According to Evergrande Auto's announcement on May 26th, it has reached a share sale agreement with China Evergrande Group, Evergrande Health Industry Group Limited, Acelin Global Limited and a third. The third-party buyer has entered into an agreement with the liquidator of China Evergrande and other relevant parties to acquire China Evergrande's shares in Evergrande Auto.

The announcement states that China Evergrande holds approximately 6.347 billion shares of Evergrande Auto, accounting for about 58.5% of its total issued shares, all of which will be potentially sold.

The transaction terms require the immediate acquisition of 3.14 billion potential shares, accounting for about 29% of Evergrande Auto's issued shares. Another approximately 3.203 billion potential shares representing the remaining approximate 29.5% stake will become subject to an exercisable option within a certain period after the purchase agreement date based on third-party buyers' willingness, indicating a high likelihood of future acquisitions. Additionally, as per the non-binding share transfer agreement, the buyer will provide credit facilities to support electric vehicle business development.

If this transaction is successful, the buyer will become a major shareholder of Evergrande Auto. Additionally, if the remaining 29.5% of shares are acquired, China Evergrande will completely divest from Evergrande Auto's operations.

It is worth noting that despite Evergrande Auto's impressive stock performance, the company still faces challenges such as funding shortages. As of December 31, 2023, Evergrande Auto has accumulated a loss of 110.841 billion yuan and produced only 1,700 units of its Hengchi 5. The Tianjin factory has been idle since the beginning of this year with no production resumption.

Even though the savior assisted Evergrande, because of the terrible financial situation caused by its parent company, it faces immense pressure from local governments to terminate cooperation agreements and return incentives and subsidies. 

At the same time, Evergrande Auto is also facing intense competition in the Chinese market. Price wars have been spreading since early last year, with an increasing number of new products and rapidly improving features. Even if Evergrande Auto resumes operations now, its future prospects are difficult to predict positively. Moreover, Chinese consumers find it challenging to regain trust in a brand that has previously gone bankrupt. Unless there is a special emotional attachment, they are highly likely to no longer consider using the Hengchi Auto brand.

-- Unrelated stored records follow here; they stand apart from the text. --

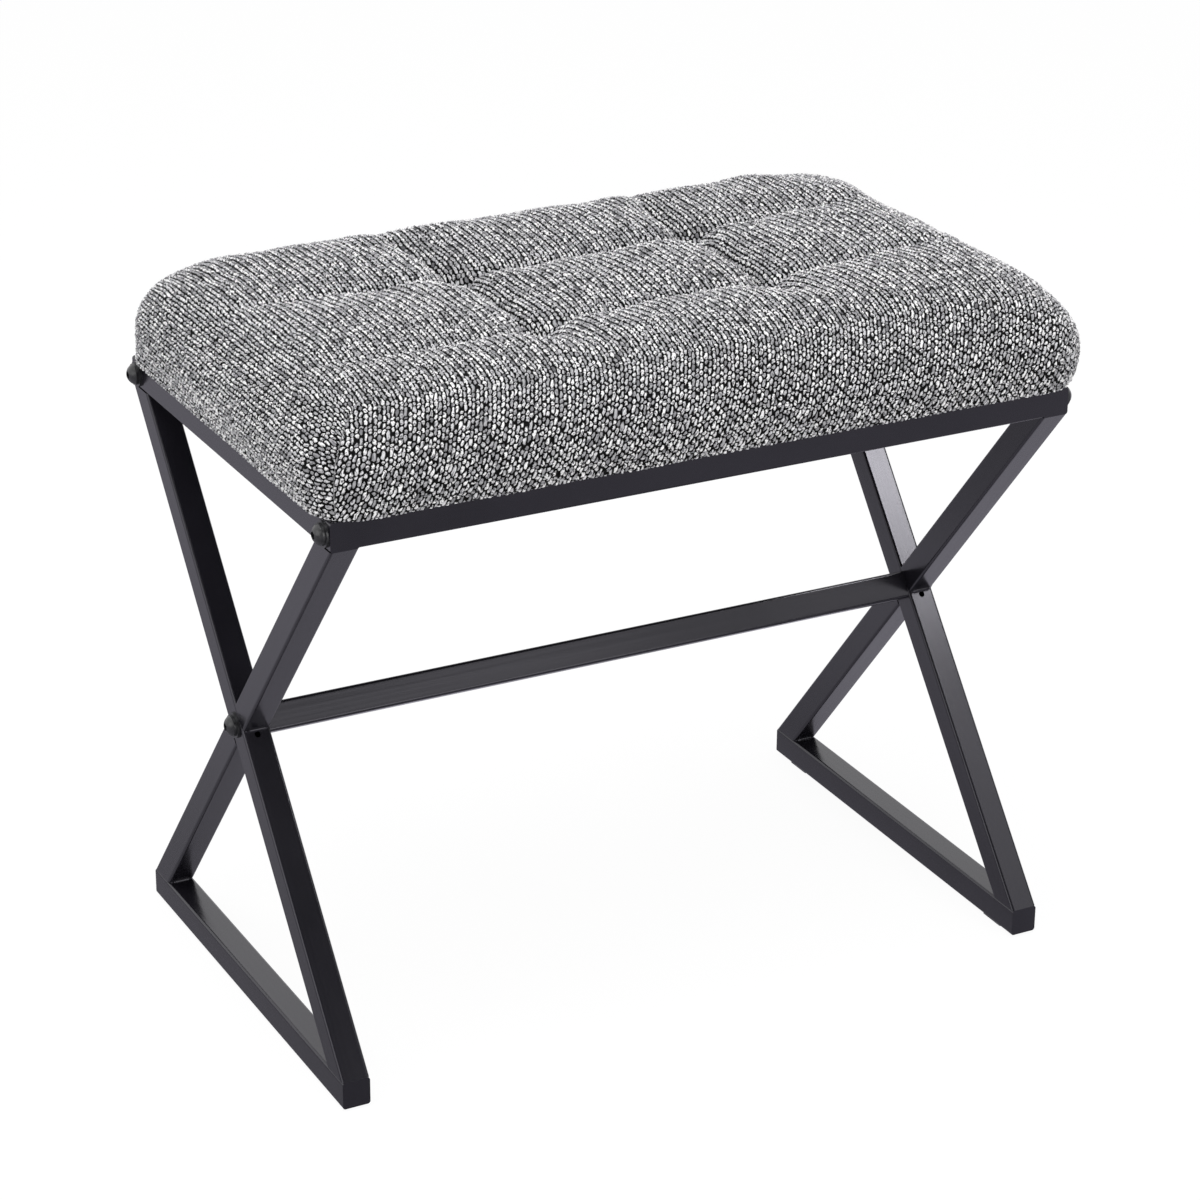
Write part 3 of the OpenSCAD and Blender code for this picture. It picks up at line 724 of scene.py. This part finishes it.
def give(tree, socket, value):
    """Sets an input to a value, or links it to the socket that feeds it"""
    if isinstance(value, bpy.types.NodeSocket):
        tree.links.new(value, socket)
    else:
        socket.default_value = value


def new_node(tree, kind, inputs=None, **settings):
    """Adds a node; an input is given a value, or the socket that feeds it"""
    made = tree.nodes.new(kind)
    for key, value in settings.items():
        setattr(made, key, value)
    for key, value in (inputs or {}).items():
        give(tree, made.inputs[key], value)
    return made


def calc(tree, operation, *values, clamp=False):
    made = new_node(tree, "ShaderNodeMath", dict(enumerate(values)), operation=operation)
    made.use_clamp = clamp
    return made.outputs[0]


def pick(tree, chosen, if_not, if_so):
    """One number where a socket is 0 and another where it is 1"""
    made = new_node(tree, "ShaderNodeMix", {"Factor": chosen, 2: if_not, 3: if_so},
                    data_type="FLOAT")
    return made.outputs[0]


def ramp(tree, factor, stops, interpolation="LINEAR"):
    """A colour ramp; each stop is a position and a grey or an RGB colour"""
    made = new_node(tree, "ShaderNodeValToRGB", {"Fac": factor})
    made.color_ramp.interpolation = interpolation
    while len(made.color_ramp.elements) < len(stops):
        made.color_ramp.elements.new(0.5)
    for element, (place, colour) in zip(made.color_ramp.elements, stops):
        element.position = place
        rgb = (colour,) * 3 if isinstance(colour, (int, float)) else colour
        element.color = (*rgb, 1)
    return made.outputs["Color"]


def blend_colours(tree, factor, first, second, mode="MIX"):
    made = new_node(tree, "ShaderNodeMix", data_type="RGBA", blend_type=mode)
    sockets = {"Factor_Float": factor, "A_Color": first, "B_Color": second}
    for socket in made.inputs:
        if socket.identifier in sockets:
            give(tree, socket, sockets[socket.identifier])
    return next(s for s in made.outputs if s.identifier == "Result_Color")


def noise(tree, place, scale, detail=2.0, roughness=0.5):
    made = new_node(tree, "ShaderNodeTexNoise", {
        "Vector": place, "Scale": scale, "Detail": detail, "Roughness": roughness})
    return made.outputs["Fac"]


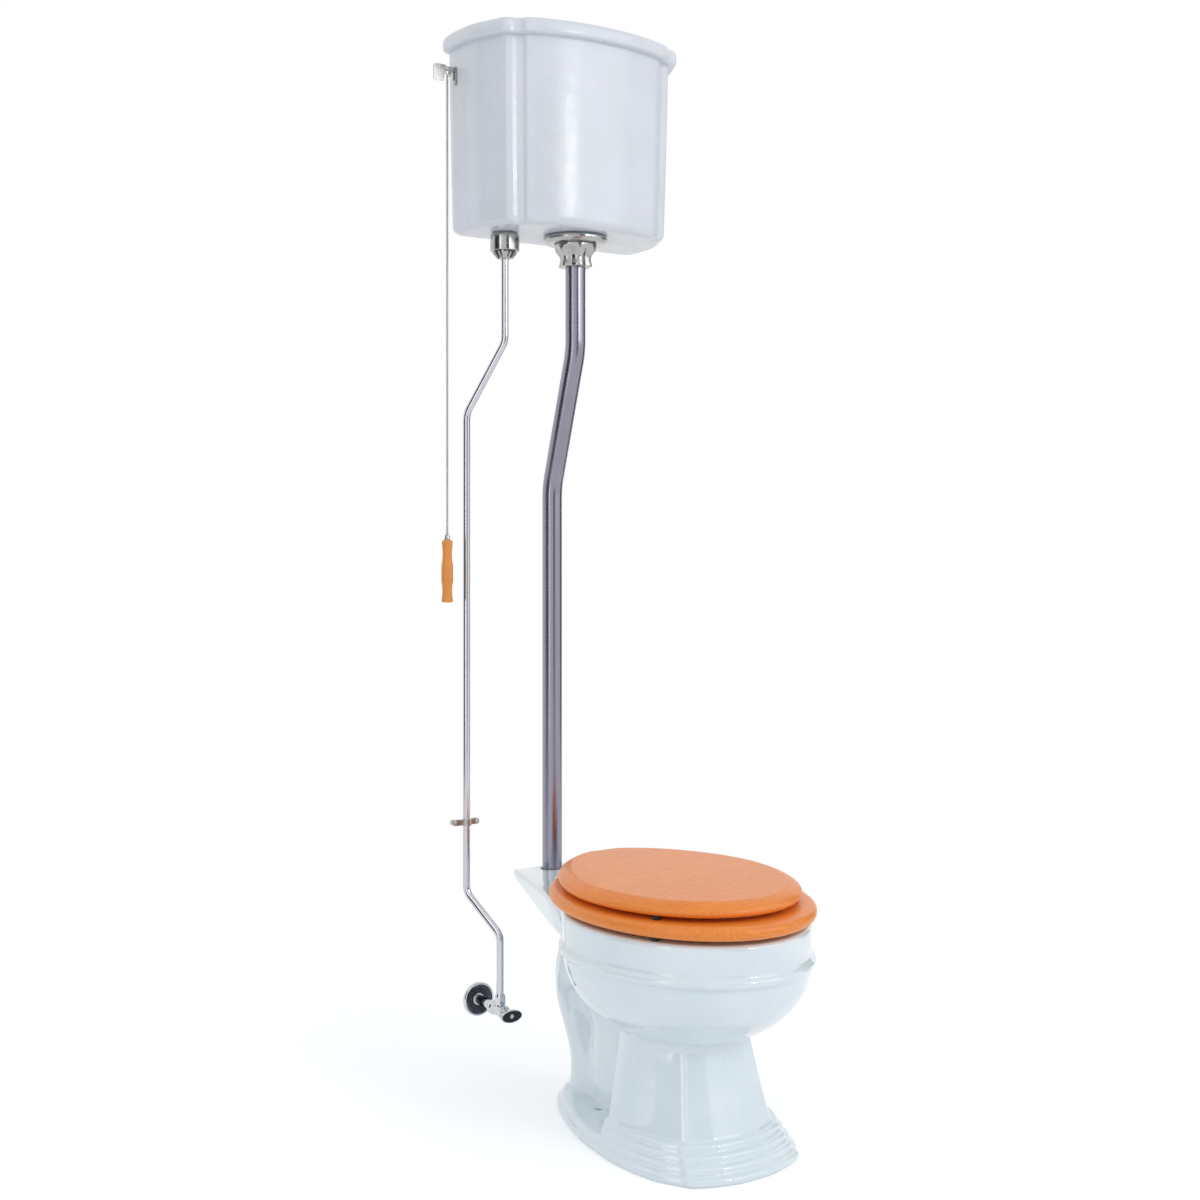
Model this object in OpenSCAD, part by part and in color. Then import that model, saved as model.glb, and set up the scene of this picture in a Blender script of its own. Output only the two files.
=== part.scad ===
// High tank pull chain toilet, in millimetres.
// Origin: centre of the waste outlet at floor level. +Z up, the front faces -Y, the wall is at y = rough_in.

/* [Room] */
// Distance from the waste outlet to the finished wall
rough_in = 305; // [297:1:315]

/* [Bowl] */
// Height of the china rim above the floor
rim_z = 356; // [346:1:370]
// Half width of the rim
rim_half_w = 183; // [179:1:187]
// Distance from the middle of the rim to its front edge
rim_front = 232; // [226:1:236]
// Distance from the outlet forward to the middle of the rim
rim_setback = 117; // [113:1:121]
// Width of the rim's flat top
rim_width = 50; // [44:1:54]
// Height of the bead below the rim's top
bead_drop = 55; // [50:1:58]
// How far the bead stands out from the rim band
bead_proud = 6; // [3:1:7]
// Depth of the rounded bowl below the bead
belly_depth = 140; // [134:1:144]
// Half width of the deck at the wall
deck_half_w = 65; // [60:1:68]
// Thickness of the deck's edge at the wall
deck_edge = 24; // [20:1:28]
// Gap between the deck and the wall
deck_gap = 6; // [4:1:7]
// Thickness of the deck's ledge at the seat bolts
ledge_t = 24; // [20:1:28]
// Half width of the foot at its widest
foot_half_w = 146; // [140:1:150]
// Height of one plinth step
step_h = 12; // [10:1:13]
// Number of plinth steps
steps = 4; // [4:1:5]
// How far each plinth step is drawn in from the one below
step_in = 6; // [4:1:7]
// Radius of the trapway's outside
trap_r = 57; // [54:1:59]
// Radius of the water passage through the trapway
passage_r = 26; // [22:1:28]
// Radius of the waste outlet
outlet_r = 38; // [34:1:40]
// Depth of the waste outlet's straight bore
outlet_depth = 34; // [30:1:40]
// Radius of a floor bolt hole
floor_bolt_r = 6; // [5:0.5:7]
// Spacing of the two floor bolt holes
floor_bolt_span = 152; // [148:1:156]
// Radius of a seat bolt hole through the deck
seat_hole_r = 6; // [5.5:0.5:7]

/* [Seat] */
// Half width of the seat ring
ring_half_w = 189; // [186:1:192]
// Distance from the seat's widest line to its front edge
ring_front = 240; // [236:1:243]
// Thickness of the seat ring
ring_t = 20; // [18:1:21]
// Half width of the seat ring's opening
hole_half_w = 114; // [108:1:118]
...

In general, Evergrande Auto is currently facing severe challenges in its financial situation and operations. This equity transfer should be seen as an effort to develop the company and revitalize its assets. However, overcoming the crisis depends on comprehensive debt restructuring, business recovery, and market conditions. Moreover, with limited resources from before, it is indeed difficult for Evergrande Auto to break through the current situation.